What land development rights include
Land development rights encompass a range of legal and regulatory entitlements:
– Zoning and permitted uses: the basic framework that defines allowable land uses, densities, building heights, and setbacks.
– Entitlements and permits: approvals from local governments—such as conditional use permits, variances, and subdivision approvals—needed to proceed with development.
– Easements and rights-of-way: legal rights allowing use of portions of property for utilities, access, or conservation.
– Transferable development rights (TDRs): tools that move development potential from one parcel to another to protect open space or direct growth.
– Conservation restrictions and covenants: instruments that limit future development to preserve environmental or historic values.
Typical entitlement pathway
Securing development rights is a staged process that requires careful planning and stakeholder engagement:
1. Due diligence: title review, environmental assessments, utility availability, and survey verification identify constraints and opportunities.
2.
Concept planning: assemble site plans that reflect zoning, market demand, and infrastructure needs.
3. Pre-application meetings: early dialogue with planning staff and community groups can surface concerns and speed approvals.
4.
Formal application and review: provide technical studies—traffic, stormwater, environmental—and respond to agency comments.
5. Negotiation and mitigation: negotiate impact fees, affordable housing obligations, or mitigation measures tied to approvals.

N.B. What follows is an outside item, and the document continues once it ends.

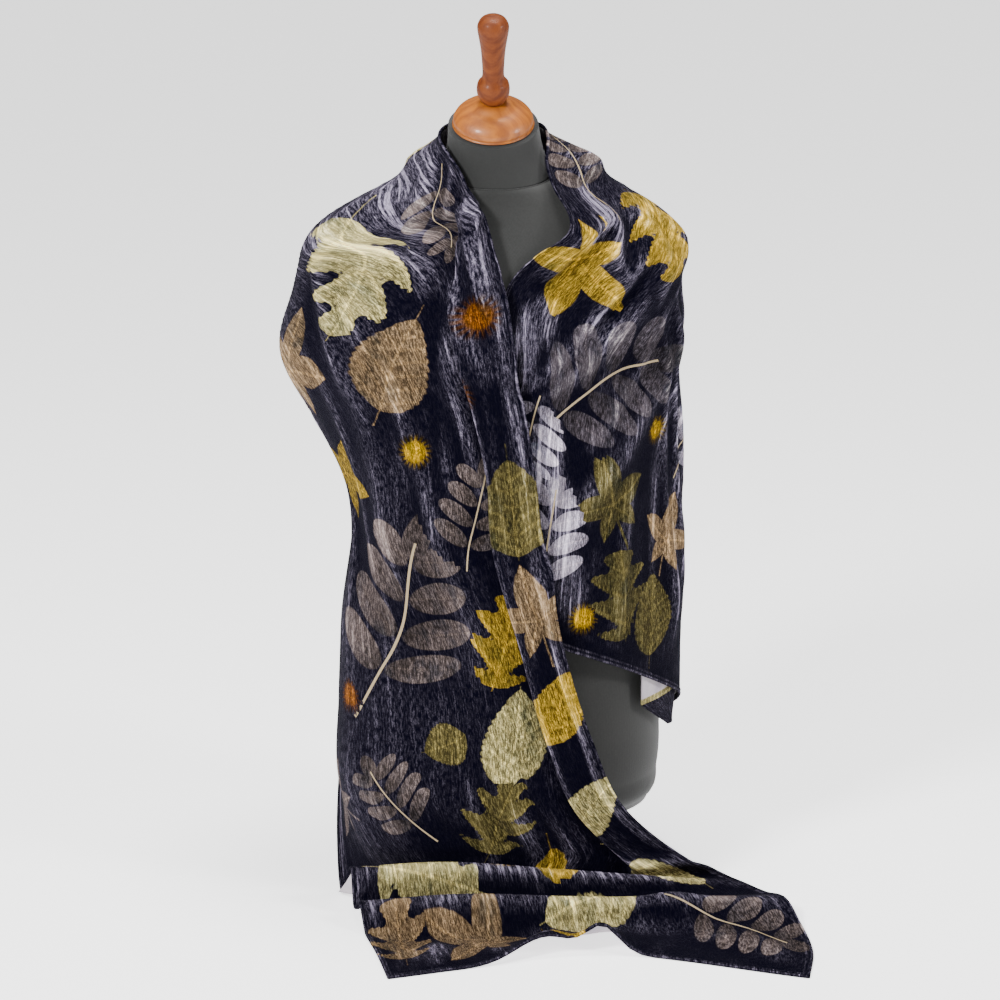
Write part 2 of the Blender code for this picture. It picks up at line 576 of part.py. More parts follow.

6. Final permits and conditions: secure building permits and meet conditions precedent before construction.
Strategies to maximize value
– Rezone or pursue density increases when justified by market demand and community benefit; density is often where most value lies.
– Use TDR programs to monetize development potential on underutilized or historic properties by selling rights to growth areas.
– Seek development agreements that lock in entitlements and fee structures, reducing political risk over the project lifecycle.
– Leverage public incentives—tax increment financing, infrastructure grants, or expedited permitting—in exchange for public benefits.
– Bundle adjacent parcels to create scale and design flexibility that attracts financing and higher-value uses.
Common risks and mitigation
– Title defects and hidden easements can derail projects; robust title insurance and survey work reduce exposure.
– Environmental constraints—wetlands, contamination, steep slopes—require remediation plans and contingency budgeting.
– Infrastructure shortfalls add time and cost; analyze utility capacity and coordinate early with providers.
– Political and community opposition can delay approvals; proactive outreach and demonstrated public benefits often overcome resistance.

– Market shifts influence feasibility; stress-test pro forma models under various scenarios and maintain flexible phasing.
Sustainability and resilience as value drivers
Incorporating green infrastructure, low-impact development techniques, and adaptive reuse improves permitting prospects and attracts tenants and buyers who prioritize climate resilience. Demonstrating energy efficiency, stormwater management, and habitat protection can also unlock incentives and reduce long-term operating costs.
Practical checklist before committing
– Confirm permitted uses and zoning constraints
– Obtain a current title report and boundary survey
– Complete environmental and geotechnical studies
– Assess utility and transportation capacity
– Map easements, covenants, and encumbrances
– Engage planning staff and community stakeholders
When pursuing land development rights, a disciplined approach to due diligence, strategic negotiation with public agencies, and integrating sustainability into project design together reduce risk and enhance value. Qualified legal, planning, and technical advisors are essential to navigate the complexities and convert entitlements into successful, permitted development.